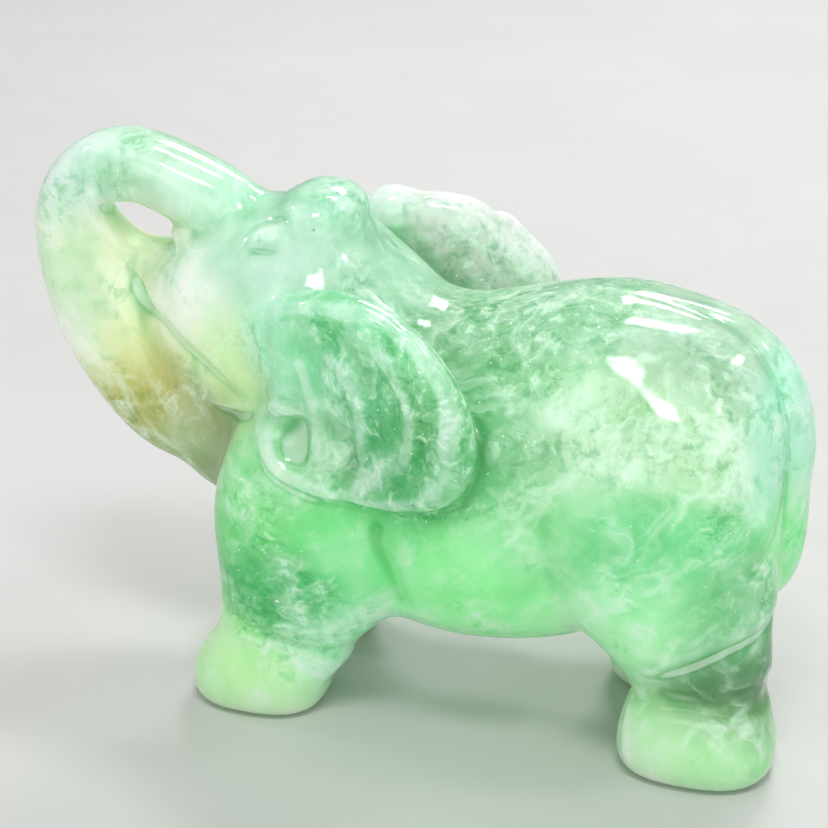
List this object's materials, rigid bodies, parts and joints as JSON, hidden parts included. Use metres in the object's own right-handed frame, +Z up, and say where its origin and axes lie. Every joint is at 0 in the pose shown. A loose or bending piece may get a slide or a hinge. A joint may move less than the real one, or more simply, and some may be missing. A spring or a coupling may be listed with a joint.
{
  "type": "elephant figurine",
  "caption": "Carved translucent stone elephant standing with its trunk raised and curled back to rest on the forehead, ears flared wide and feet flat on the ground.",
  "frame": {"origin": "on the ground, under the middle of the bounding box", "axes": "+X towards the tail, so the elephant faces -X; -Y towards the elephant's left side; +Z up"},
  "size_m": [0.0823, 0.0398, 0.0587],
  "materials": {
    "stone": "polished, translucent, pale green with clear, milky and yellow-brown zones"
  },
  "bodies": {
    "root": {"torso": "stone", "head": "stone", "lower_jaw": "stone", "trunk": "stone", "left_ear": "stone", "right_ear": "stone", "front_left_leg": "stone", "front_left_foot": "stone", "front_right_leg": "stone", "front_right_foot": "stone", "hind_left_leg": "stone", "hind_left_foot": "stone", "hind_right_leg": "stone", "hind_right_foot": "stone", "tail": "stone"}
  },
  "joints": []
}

—————

* [What you have to do]: Print the complete listing again, exactly as it stands.

* [Result of this task]:
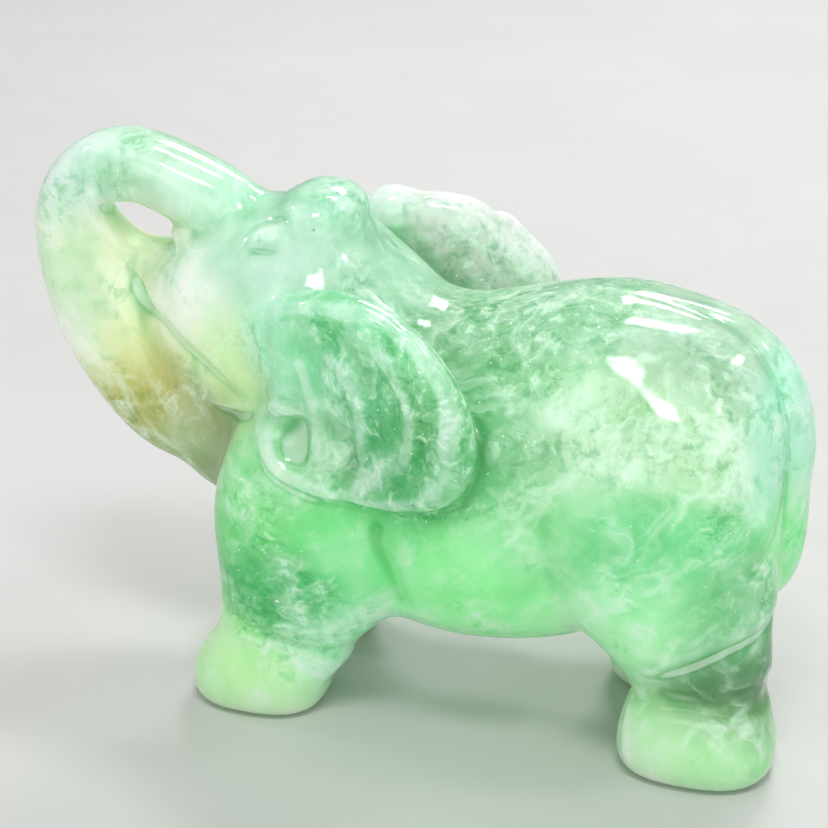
List this object's materials, rigid bodies, parts and joints as JSON, hidden parts included. Use metres in the object's own right-handed frame, +Z up, and say where its origin and axes lie. Every joint is at 0 in the pose shown. A loose or bending piece may get a slide or a hinge. A joint may move less than the real one, or more simply, and some may be missing. A spring or a coupling may be listed with a joint.
{
  "type": "elephant figurine",
  "caption": "Carved translucent stone elephant standing with its trunk raised and curled back to rest on the forehead, ears flared wide and feet flat on the ground.",
  "frame": {"origin": "on the ground, under the middle of the bounding box", "axes": "+X towards the tail, so the elephant faces -X; -Y towards the elephant's left side; +Z up"},
  "size_m": [0.0823, 0.0398, 0.0587],
  "materials": {
    "stone": "polished, translucent, pale green with clear, milky and yellow-brown zones"
  },
  "bodies": {
    "root": {"torso": "stone", "head": "stone", "lower_jaw": "stone", "trunk": "stone", "left_ear": "stone", "right_ear": "stone", "front_left_leg": "stone", "front_left_foot": "stone", "front_right_leg": "stone", "front_right_foot": "stone", "hind_left_leg": "stone", "hind_left_foot": "stone", "hind_right_leg": "stone", "hind_right_foot": "stone", "tail": "stone"}
  },
  "joints": []
}